Friday 1 October 2021

China, SSB!

Out on the beach today again.  Nice and sunny, but the bands were a bit undecided as to whether 15, 12, or even 10m was the best.  There were strong signals on 10m and I even managed a number of QSOs at just under 4000km into Israel.  12m FT8 signals were getting out to VK4, but not much else today.

After some 15m FT8, I decided to try SSB on that band.  A few Russians engaged in local QSOs, here and there, but nothing much else.

China is out there, way, way over the horizon...
 

Then I came across an Asian accent on 21.310MHz.  I thought it was Japan initially, in QSO with a GI station.  In fact, it was the Chinese operator, Kenny, BD7BM, in Changsha, Hunan.  Kenny was peaking at 5/3 (no preamp) at the peaks of fairly fast QSB.  

Kenny later came to struggle to hear the GI station, who was shouting excitedly down his microphone, but didn't really complete the QSO, as Kenny gave up half-way through.  

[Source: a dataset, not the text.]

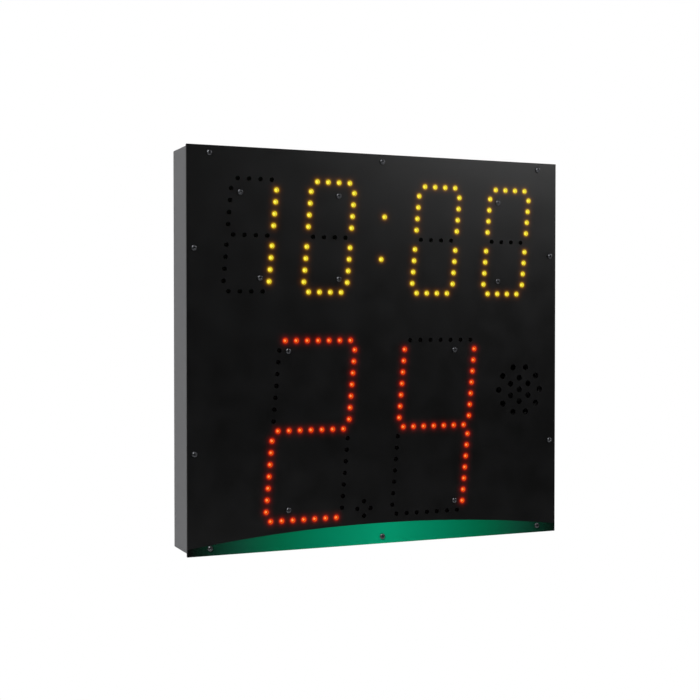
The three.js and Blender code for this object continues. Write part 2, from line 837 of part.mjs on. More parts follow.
// Power supply: a sheet chassis with two ears, a closed cover and a terminal strip at its lower end.
function supplyGeometry() {
  const halfWidth = supplyWidth / 2;
  const halfHeight = supplyHeight / 2;
  const earHalf = supplyEarHeight / 2;
  const earReach = halfWidth + supplyEar;
  const shelf = terminalHeight - halfHeight;
  const base = new THREE.Shape(centredRectangle(supplyWidth, supplyHeight));
  const earHoles = [-1, 1].map((side) =>
    holeOutline(side * supplyScrewX, 0, screwHoleRadius, holeSides),
  );
  const ears = drilled(rectangle(-earReach, -earHalf, earReach, earHalf), earHoles);
  const pieces = [
    forwards(base, 0, sheet),
    forwards(ears, 0, sheet),
    block(-halfWidth, halfWidth, -sheet + fuseBite, -supplyDepth, shelf, halfHeight),
    block(
      -terminalWidth / 2,
      terminalWidth / 2,
      -sheet + fuseBite,
      -sheet - terminalDepth,
      -halfHeight,
      shelf + fuseBite,
    ),
  ];
  const cutters = [];
  for (let i = 0; i < terminalCount; i++) {
    const x = ((i + 0.5) / terminalCount - 0.5) * terminalWidth;
    const front = -sheet - terminalDepth;
    cutters.push(
      block(
        x - terminalSlot / 2,
        x + terminalSlot / 2,
        front + terminalSlotDepth,
        front - cutOverrun,
        -halfHeight - cutOverrun,
        shelf - fuseBite,
      ),
    );
  }
  return shaped(pieces, cutters);
}

const supply = groupAt(supplyX, wallFront, supplyZ);
place("power_supply", supplyGeometry(), brightSteel, supply);
for (const side of [-1, 1]) {
  const length = 2 * sheet + seatGap;
  const geometry = screw(screwRadius, length, screwHeadRadius, screwHeadHeight);
  const mesh = place(`supply_screw_${side < 0 ? 1 : 2}`, geometry, brightSteel, supply);
  mesh.position.set(side * supplyScrewX, -sheet - seatGap, 0);
}

// Control board: two header strips plug it onto the rear of the shot-time board.
const controlFront = boardBack + controlSpacing;
const controlBack = controlFront + boardThickness;
const controlZ = supplyZ;
const controlLow = controlZ - controlHeight / 2;
const controlHigh = controlZ + controlHeight / 2;
const controlRight = controlX + controlWidth / 2;
const supplyPlugX = controlX - controlWidth / 2 + headerInset + plugWidth / 2;
const dataPlugX = dataX + plugWidth;
const speakerPlugZ = controlZ;

function rearPlug(x, low, width, height) {
  const left = x - width / 2;
  return block(left, left + width, controlBack + plugDepth, controlBack - fuseBite, low, low + height);
}

function controlGeometry() {
  const outline = centredRectangle(controlWidth, controlHeight, controlX, controlZ);
  const stripHalf = headerWidth / 2;
  const pieces = [
    forwards(new THREE.Shape(outline), controlBack, boardThickness),
    rearPlug(supplyPlugX, controlLow, plugWidth, plugHeight),
    rearPlug(dataPlugX, controlLow, plugWidth, plugHeight),
    rearPlug(controlRight - plugHeight / 2, speakerPlugZ - plugWidth / 2, plugHeight, plugWidth),
    rearPlug(ribbonX, controlHigh - plugHeight, ribbonPlugWidth, plugHeight),
  ];
  for (const half of [-1, 1]) {
    const z = controlZ + half * (controlHeight / 2 - headerInset);
    const front = boardBack + seatGap;
    const [low, high] = [z - headerHeight / 2, z + headerHeight / 2];
    const strip = [controlX - stripHalf, controlX + stripHalf];
    pieces.push(block(strip[0], strip[1], controlFront + fuseBite, front, low, high));
  }
  const chipHalf = chipSize / 2;
  const chipBack = controlBack + chipThickness;
  pieces.push(
    block(
      controlX - chipHalf,
      controlX + chipHalf,
      chipBack,
      controlBack - fuseBite,
      controlZ - chipHalf,
      controlZ + chipHalf,
    ),
  );
  return shaped(pieces);
}

place("control_board", controlGeometry(), circuitBoard);

// Loudspeaker, in a frame of its own whose origin is the middle of the rim's front

const speaker = groupAt(speakerX, speakerY, speakerZ);
const rimInner = speakerRadius - rimWidth;
const coilGap = 2 * seatGap;
const poleRadius = coilRadius - coilThickness - coilGap;
const plateBore = coilRadius + coilGap;
const magnetFront = basketDepth + basketWall + seatGap;
const magnetBack = magnetFront + magnetDepth;

const neckRadius = rimInner + 2 * basketWall;
const basketFloor = basketDepth + basketWall;
const tagTop = THREE.MathUtils.lerp(basketNeck, basketDepth, tagDepthShare);
const tagRoot = THREE.MathUtils.lerp(rimInner, basketFloorRadius, tagDepthShare);
const tagTip = tagRoot + tagLength;

function frameGeometry() {
  const profile = [
    [rimInner, 0],
    [speakerRadius, 0],
    [speakerRadius, rimThickness],
    [neckRadius, rimThickness],
    [neckRadius, basketNeck],
    [basketFloorRadius + basketWall, basketFloor],
    [plateBore, basketFloor],
    [plateBore, basketDepth],
    [basketFloorRadius, basketDepth],
    [rimInner, basketNeck],
    [rimInner, 0],
  ];
  const tagHalf = tagWidth / 2;
  const tag = block(-tagTip, -basketFloorRadius, tagTop + tagThickness, tagTop, -tagHalf, tagHalf);
  const hollow = revolved(
    [
      [0, 0],
      [rimInner, 0],
      [rimInner, basketNeck],
      [basketFloorRadius, basketDepth],
      [0, basketDepth],
    ],
    speakerSides,
  );
  const tagOutside = geometryOf(solidOf(tag).subtract(solidOf(hollow)));
  return shaped([revolved(profile, speakerSides), tagOutside]);
}

function magnetGeometry() {
  const poleTop = basketDepth - poleRise;
  const gapFloor = coneRestDepth + coneDepth + coilLength + 2 * coneTravel;
  const profile = [
    [0, poleTop],
    [poleRadius, poleTop],
    [poleRadius, gapFloor],
    [plateBore, gapFloor],
    [plateBore, magnetFront],
    [magnetRadius, magnetFront],
    [magnetRadius, magnetBack],
    [0, magnetBack],
  ];
  return geometryOf(solidOf(revolved(profile, speakerSides)));
}

// The cone, its dust cap and the coil's tube move as one. The tube runs in the magnet's gap.
function coneGeometry() {
  const apex = coneRestDepth + coneDepth;
  const coilInner = coilRadius - coilThickness;
  const profile = [
    [0, apex - dustCapRise],
    [coilRadius / 2, apex - dustCapRise + coneThickness],
    [coilRadius, apex],
    [coneRadius, coneRestDepth],
    [coneRadius, coneRestDepth + coneThickness],
    [coilRadius, apex + 2 * coneThickness],
    [coilRadius, apex + coilLength],
    [coilInner, apex + coilLength],
    [coilInner, apex + coneThickness],
    [0, apex - dustCapRise + coneThickness],
  ];
  return geometryOf(solidOf(revolved(profile, speakerSides)));
}

// Half-roll ring between the cone's edge and the rim.
function surroundGeometry() {
  const inner = coneRadius + seatGap;
  const outer = rimInner - seatGap;
  const width = outer - inner;
  const foot = coneRestDepth;
  const profile = [
    [inner, foot],
    [inner + width / 4, foot - coneThickness],
    [outer - width / 4, foot - coneThickness],
    [outer, foot],
    [(inner + outer) / 2, foot + coneThickness / 2],
    [inner, foot],
  ];
  return geometryOf(solidOf(revolved(profile, speakerSides)));
}

place("speaker_frame", frameGeometry(), darkSteel, speaker);
place("speaker_magnet", magnetGeometry(), ferrite, speaker);
place("speaker_cone", coneGeometry(), conePaper, speaker);
place("speaker_surround", surroundGeometry(), foam, speaker);

// Bracket: one folded sheet, spot-welded to the rear wall by its feet. The rim of the loudspeaker
// lies on its face under two clips, and each leg has a window.
function bracketGeometry() {
  const half = speakerRadius + bracketMargin;
  const face = rimThickness + seatGap;
  const foot = wallFront - speakerY;
  const inner = half - sheet;
  const footEnd = inner - bracketFoot;
  const hat = new THREE.Shape([
    new THREE.Vector2(-half, face),
    new THREE.Vector2(half, face),
    new THREE.Vector2(half, foot),
    new THREE.Vector2(footEnd, foot),
    new THREE.Vector2(footEnd, foot - sheet),
    new THREE.Vector2(inner, foot - sheet),
    new THREE.Vector2(inner, face + sheet),
    new THREE.Vector2(-inner, face + sheet),
    new THREE.Vector2(-inner, foot - sheet),
    new THREE.Vector2(-footEnd, foot - sheet),
    new THREE.Vector2(-footEnd, foot),
    new THREE.Vector2(-half, foot),
  ]);
  const opening = holeOutline(0, 0, neckRadius + seatGap, speakerSides);
  const windowHalf = ((foot - face) * bracketWindowDepthShare) / 2;
  const windowMid = (foot + face) / 2;
  const windowSide = half + cutOverrun;
  const windowRise = bracketWindowHeight / 2;
  const pieces = [upwards(hat, -half, 2 * half)];
  for (const side of [-1, 1]) pieces.push(clipGeometry(side * half));
  const cutters = [
    forwards(new THREE.Shape(opening), face + sheet + cutOverrun, sheet + 2 * cutOverrun),
    block(
      -windowSide,
      windowSide,
      windowMid + windowHalf,
      windowMid - windowHalf,
      -windowRise,
      windowRise,
    ),
  ];
  return shaped(pieces, cutters);
}

// A tab that rises at the bracket's upper or lower edge and folds over the rim.
function clipGeometry(edge) {
  const inwards = Math.sign(edge);
  const front = -seatGap - clipThickness;
  const wall = new THREE.Shape([
    new THREE.Vector2(rimThickness + seatGap + fuseBite, edge),
    new THREE.Vector2(front, edge),
    new THREE.Vector2(front, edge - inwards * (bracketMargin + clipReach)),
    new THREE.Vector2(-seatGap, edge - inwards * (bracketMargin + clipReach)),
    new THREE.Vector2(-seatGap, edge - inwards * clipThickness),
    new THREE.Vector2(rimThickness + seatGap + fuseBite, edge - inwards * clipThickness),
  ]);
  return sideways(wall, -clipWidth / 2, clipWidth);
}

place("speaker_bracket", bracketGeometry(), brightSteel, speaker);

// Inner leads. Each follows a smooth route from one fitting's end to the next.

function lead(name, section, points, material) {
  const route = new THREE.CatmullRomCurve3(points.map((point) => new THREE.Vector3(...point)));
  const steps = leadSpanSteps * (points.length - 1);
  const options = { extrudePath: route, steps, bevelEnabled: false };
  place(name, new THREE.ExtrudeGeometry(new THREE.Shape(section), options), material);
}

const roundSection = (radius) => polygon(0, 0, radius, leadSides);
const inletTop = caseBottom + moduleHeight + tabLength + seatGap;
const terminalY = wallFront - sheet - terminalDepth / 2;
const terminalLow = supplyZ - supplyHeight / 2 - seatGap;
const plugY = controlBack + plugDepth / 2;
const plugLow = controlLow - seatGap;
const mainsX = supplyX - terminalWidth / 3;
const outputX = supplyX + terminalWidth / 3;

lead(
  "mains_lead",
  roundSection(mainsLeadRadius),
  [
    [inletX, caseMidY, inletTop],
    [inletX, caseMidY, inletTop + mainsLeadRadius],
    [(inletX + mainsX) / 2, (caseMidY + terminalY) / 2, (inletTop + terminalLow) / 2],
    [mainsX, terminalY, terminalLow - mainsLeadRadius],
    [mainsX, terminalY, terminalLow],
  ],
  cableSleeve,
);

lead(
  "supply_lead",
  roundSection(thinLeadRadius),
  [
    [outputX, terminalY, terminalLow],
    [outputX, terminalY, terminalLow - plugHeight],
    [(outputX + supplyPlugX) / 2, (terminalY + plugY) / 2, terminalLow - 2 * plugHeight],
    [supplyPlugX, plugY, plugLow - plugHeight],
    [supplyPlugX, plugY, plugLow],
  ],
  cableSleeve,
);

const dataTop = caseBottom + dataBodyHeight + seatGap;
lead(
  "data_lead",
  roundSection(thinLeadRadius),
  [
    [dataX, caseMidY, dataTop],
    [dataX, caseMidY, dataTop + plugHeight],
    [(dataX + dataPlugX) / 2, (caseMidY + plugY) / 2, (dataTop + plugLow) / 2],
    [dataPlugX, plugY, plugLow - plugHeight],
    [dataPlugX, plugY, plugLow],
  ],
  cableSleeve,
);

const tagX = speakerX - tagTip - seatGap;
const tagY = speakerY + tagTop + tagThickness / 2;
const plugRight = controlRight + seatGap;
lead(
  "speaker_lead",
  roundSection(thinLeadRadius),
  [
    [plugRight, plugY, speakerPlugZ],
    [plugRight + plugWidth, plugY, speakerPlugZ],
    [(plugRight + tagX) / 2, (plugY + tagY) / 2, (speakerPlugZ + speakerZ) / 2],
    [tagX - bracketFoot, tagY, speakerZ],
    [tagX, tagY, speakerZ],
  ],
  cableSleeve,
);

const gamePlugY = boardBack + plugDepth / 2;
const ribbonLow = controlHigh + seatGap;
const ribbonHigh = gamePlugLow - seatGap;
lead(
  "game_ribbon",
  centredRectangle(ribbonWidth, ribbonThickness),
  [
    [ribbonX, plugY, ribbonLow],
    [ribbonX, plugY, ribbonLow + plugHeight],
    [ribbonX, (plugY + gamePlugY) / 2, (ribbonLow + ribbonHigh) / 2],
    [ribbonX, gamePlugY, ribbonHigh - plugHeight],
    [ribbonX, gamePlugY, ribbonHigh],
  ],
  greyRibbon,
);

export default clock;
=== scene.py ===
import math

import bmesh
import bpy
from mathutils import Matrix, Vector
from mathutils.geometry import delaunay_2d_cdt
from mathutils.kdtree import KDTree


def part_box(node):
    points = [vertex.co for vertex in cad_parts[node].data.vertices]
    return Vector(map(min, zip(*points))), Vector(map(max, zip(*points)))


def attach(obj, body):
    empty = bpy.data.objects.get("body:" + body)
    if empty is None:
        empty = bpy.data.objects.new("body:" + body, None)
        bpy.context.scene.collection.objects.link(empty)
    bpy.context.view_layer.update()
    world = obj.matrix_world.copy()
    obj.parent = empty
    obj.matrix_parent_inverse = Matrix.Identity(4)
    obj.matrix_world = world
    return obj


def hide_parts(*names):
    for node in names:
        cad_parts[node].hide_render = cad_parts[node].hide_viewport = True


# Frame and camera
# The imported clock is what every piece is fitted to. The camera stands to the left of the clock, at
# the height of its middle, about 1.8 m off, with a lens of portrait length.
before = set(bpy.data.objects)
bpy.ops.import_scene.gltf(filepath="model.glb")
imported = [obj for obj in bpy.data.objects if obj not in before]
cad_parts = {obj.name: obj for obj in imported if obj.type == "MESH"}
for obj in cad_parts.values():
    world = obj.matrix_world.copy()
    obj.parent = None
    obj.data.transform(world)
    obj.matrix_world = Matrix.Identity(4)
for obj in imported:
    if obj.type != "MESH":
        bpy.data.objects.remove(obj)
bpy.context.view_layer.update()

lens_length, sensor_width = 66.27, 36
camera_at = (-0.7430, -1.6953, 0.0362)
camera_turn = math.radians(23.10)  # from straight at the wall towards the right
camera_dip = math.radians(1.18)

camera_data = bpy.data.cameras.new("camera")
camera_data.lens = lens_length
camera_data.sensor_width = sensor_width
camera = bpy.data.objects.new("camera", camera_data)
camera.location = camera_at
camera.rotation_euler = (math.pi / 2 - camera_dip, 0, -camera_turn)
bpy.context.scene.collection.objects.link(camera)
bpy.context.scene.camera = camera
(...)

A tough, all-land path of 9132km to Hunan from Wales.  Even so, 40W PEP SSB did it!
 

The GI station was using 400W into a hexbeam, but at a fairly low, 5m height.  I gave Kenny a call, optimistic even for me, but he heard most of my callsign the first time - on 25W from a stick antenna on the car, and we completed the QSO comfortably and without repetition.  Kenny gave me a peak of 5/3 (prior to my own report, which by then was based on a preamp-on reading of 5/8).

So, let's look at how the figures work out.  Firstly, a hexbeam, according to G3TXQ, has 5.65dBi gain at 21MHz.  I don't know what kind of takeoff the GI station has, but if we assume another 4dB for a reasonably good location's ground gain, then that's maybe around 10dBi altogether.  It could of course be a lot worse than this.

So, 400W into 10dBi gives 4kW effective output for the GI station.  We have to allow for the fact that's PEP, not average output.  But that's the same for everyone. 

My output was 40W PEP.  The gain of my stick antenna over the near-perfect ground of the beach is around 6dBi.  A total effective output of just under 160W.  I've never found any equation for ground gain in the vertical plane.

Changsha, China.
 

So, it seems as though my 160W effective output is doing, at worst, about the same as 4kW coming out of a hexbeam.  That's just stupid, isn't it?  Well, not really.  It's almost certainly because my radiation is going off at very shallow angles indeed - well below 1 degree and down to very small fractions of a degree above the sea horizon.  That allows my signal to suffer fewer 'bounces' between ionosphere and ground than the GI station was getting, whose peak radiation angle may well have been around 20 degrees. 

Red line is radiation pattern for a hexbeam.  Ignore the blue line as this is a stock image for other purposes (it's a vertical over reasonably good ground).

 

This is especially critical on the UK-China path, as it's an all-land path with no large bodies of water to help at all along the way. By the time we look at the radiation pattern for a hexbeam over good ground at a degree or so above the horizon, the gain has fallen to something like minus 20dBi, bringing the hexbeam back from 4kW effective output to only around 40W at those angles (assuming a clear horizon, which it probably wasn't).  That's how I ended-up achieving pretty much the same performance, perhaps slightly better, than the GI station, despite the enormous difference in outputs and antennas.

In fact, we can roughly work out what kind of angle might have been involved on this path at this particular time by seeing where on the radiation pattern for the hexbeam the gain falls to -14dBi, which is where the output matches my effective output (of ~160W).  That gives us roughly 2 degrees.

So, that was the 'clincher QSO' for the day.  Very happy with the SSB contact into China, which was very rare indeed from the station location I recently sold, which had a fairly poor takeoff to the NE.  That said, it does seem quite a few more Chinese operators are now appearing, which is excellent to see.




2 comments:

PE4BAS, Bas said...

Hello John, very nice contact. I think there are more things to consider as the angle of radiation and extra gain over water. You were on a different (and better) location and reflection could be taking a complete different path compared to the station in northern ireland. Whatever it is, I love the video. It sounds very clear to me. I really want to take my car to the water this weekend and try this as well. 73, Bas

Photon said...

For sure! We can only ever really guess. The 'correct' answer is almost always far too much hard work! I'll look forward to seeing what you get up to this weekend. It looks very wet here!